When you’ve identified a crisis, the first step toward recovery is to walk towards it. Confront the problem. That’s the pivotal point we make with our clients because you can’t fix a problem until you face it – and own it. It takes courage, honesty and a degree of humility – and it’s not easy.

Chasing after a problem goes against our instincts to deny, minimize, blame or hide. You might feel like a kid whose baseball just broke an angry neighbor’s window: It’s easier to hide in the bushes or blame your kid brother. But if you face the music, you’ll earn the trust and respect of your employees, board members, shareholders and public.

Q: After you’ve confronted the crisis, what then?

Throughout the recovery process, it’s important to maintain visibility and transparency – at the highest levels. Being visible and accessible takes the grist away from the rumor mill, reassures employees and affirms to your public that you’re working through the issue.

Clear, consistent and regular communications are essential during a crisis – and not just with the media. Begin by communicating with your own employees, your customers and your board. Too many companies put the business press or general public before their own people because they don’t want the world to know what they’re facing.

Remember that employees are like your family. When you’re in trouble, it’s best to tell your family first so they don’t discover it on their own. They are your foundation. They will run through the fire for you – if they know you care about them and respect them enough to be honest.

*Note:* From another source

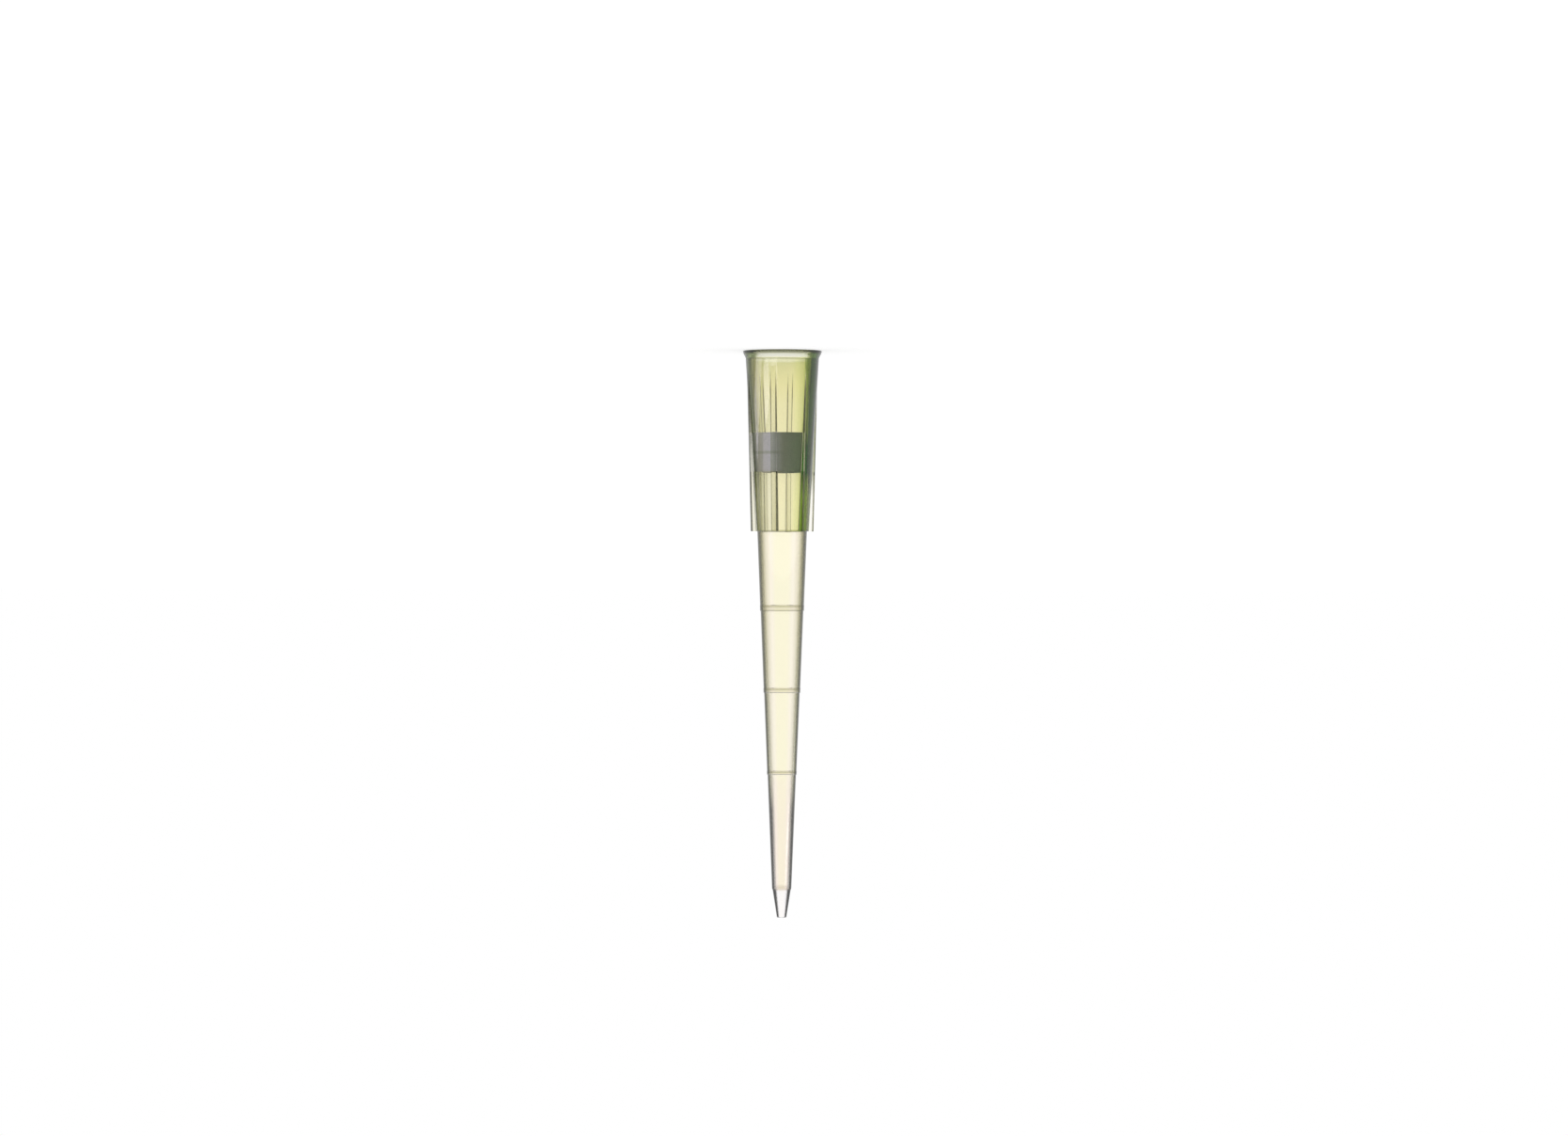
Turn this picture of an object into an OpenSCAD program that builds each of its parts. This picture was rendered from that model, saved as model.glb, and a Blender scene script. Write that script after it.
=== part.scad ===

If you don’t communicate with your staff, they’ll find out anyway – and make their own judgments. In the process, you’ll create distance, which generates distrust. It’s a slippery slope that leads to a loss of morale, productivity and loyalty – challenges that have taken plenty of businesses down.

Finally, your organization needs media monitoring tools to understand exactly how the crisis and fallout is affecting your reputation and your brand. By tapping into the concerns of your constituents, you’ll know whether you need to address specific issues – or you may learn that coverage is dwindling. In that case, let the story die.

Remember that the public has a short attention span. When your 15 minutes of infamy are over, walk away. If the firestorm is subsiding, don’t give it more air.

Media Interview

Q: Are there tactics to be avoided?

Yes – telling the media “no comment.” It may be common legal counsel, but you can’t slam the door on a questioning public and hope to regain their trust.

Even if you manage to maintain total radio silence, litigation can still surface at any time. What organizations need to do is choose their words carefully – and reaffirm the genuine concerns that are out there.

That said, legal counsel is essential in a bona fide crisis. It’s one component in a recovery plan. You should have a three-legged stool to weather a crisis: your internal communications team, outside legal counsel and outside communications counsel.

Q: Any examples of what not to do?

Data breaches have become so ubiquitous among retailers, banks and even health care providers that some organizations essentially shrug off their impact, limiting their response to little more than consumer notification. And it’s rare to hear anything at all from the organizations ultimately responsible for protecting that personal data.

But these crises have a very real and personal impact on customer privacy, trust and financial security. Your response should reflect those concerns.

Airlines have had their share of technology glitches, too – incurring the wrath of irate passengers. But Delta Airlines set a great example in the way they handled a systemic power outage last August.

If you recall, thousands of flights were cancelled during the three-day outage. They immediately owned up to the crisis and ran toward it. Through it all, their CEO gave interviews, they communicated with passengers and they compensated loyal customers. Delta admitted they didn’t have answers at first and never focused on the failure of the technology. Instead, they acknowledged the very personal impact on passengers and their families. That’s the right way to handle a crisis.

Q: Any promising new crisis recovery tools?

One dynamic tool that’s proven very effective is a tabletop exercise and training program that prepares any organization to manage crisis situations. This crisis simulator lets an organization safely deploy and test their crisis plan by training their communications team to respond to internal and external audiences on social media.  Companies can assess their crisis IQ first by taking a free, five-minute quiz.

Another tool I recommend is social media monitoring. We have the technologies, worldwide partners and processes to effectively gauge the global social media landscape on an hourly basis, if needed. Businesses we work with are using this monitoring with great success, including a multinational organization that operates on seven continents.

Q: Can a crisis really have a happy ending?

Absolutely! And I’ve seen it time and again.

Think about it on an individual level. You often hear survivors and disaster victims say they wouldn’t change a thing if they could turn back time – because they’ve emerged from their struggle stronger, more focused and more compassionate.

The same holds true for organizations with good intent and the willingness to learn from their mistakes. Any business can look good under ideal circumstances. But those who rise to the occasion on a bad day are viewed as more accomplished, more trustworthy and more successful.

By handling a crisis well, you will serve as a model to your industry and your public. It’s how you conduct yourself during the worst of times that’s the measure of your integrity.